You know, my mom has a very serious lung condition. And she, I think rightly, blames President Trump, because she can’t set foot outside of her house. She can’t see her grandchildren. And I think that that’s a big motivating factor for people, particularly older people, who are now increasingly saying that they support Joe Biden, is that they recognize that it didn’t have to be this way.
And to me, it’s really an indication of the kind of presidency that this has been. It’s all been one huge grift. It’s all been one huge scam. And I think that perhaps the most long-term danger — the short-term crisis is unconscionable, the number of people that have been killed and made sick because of incompetence. But on a long-term level, if Joe Biden wins and becomes president and we don’t reckon with how we got here, with how Donald Trump was created, nurtured in this system and able to seize power, then I really fear for the future of this country, because this is the tip of the iceberg, seeing someone like Trump take power and bring all of this to the fore. I think if we don’t reckon with history, we are in deep, deep trouble as a country, no matter what happens during these elections.

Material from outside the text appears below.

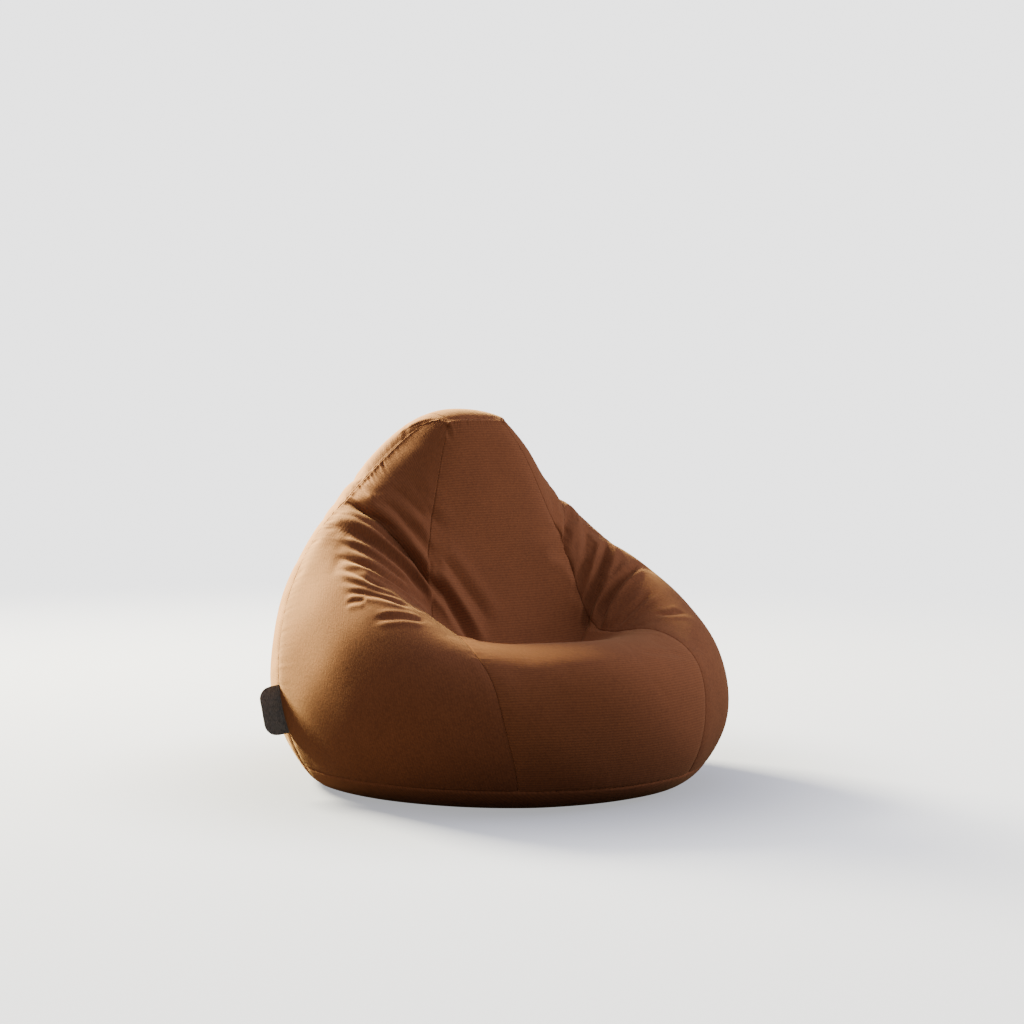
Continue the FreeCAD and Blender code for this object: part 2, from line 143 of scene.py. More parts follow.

AMY GOODMAN: You talked about Black Lives Matter, the movements of immigration rights. I wanted to end with the Catholic Workers, the Catholic peace activists in Georgia, Catholic peace activist Patrick O’Neill sentenced to 14 months in jail Friday for breaking into the Kings Bay Naval Submarine Base in Georgia to protest nuclear weapons policy. He’s part of the Kings Bay Plowshares 7 group of Catholic peace activists who entered the base on the anniversary of the assassination of Dr. King. Can you talk about the significance of this, in the last 20 seconds we have?
JEREMY SCAHILL: I’ve said for a long time the greatest danger that the world has faced from Donald Trump is the possible threat of a first-strike nuclear weapon that happens as a result of some tweet that Trump doesn’t like from a foreign leader. These Catholic peace activists, during the Trump administration, tried to confront that nuclear threat, and there was a total media blackout on the action that they did. And, you know, if we lived in a just society, the Kings Bay Plowshares activists’ trial would have been reported on as one of the most brave confrontations of the most dangerous aspect of this government, and particularly this administration.
AMY GOODMAN: We have to leave it there, Jeremy Scahill, co-founder of The Intercept. We’ll link to your American Mythology series, podcast, Intercepted. I’m Amy Goodman. Thanks for joining us.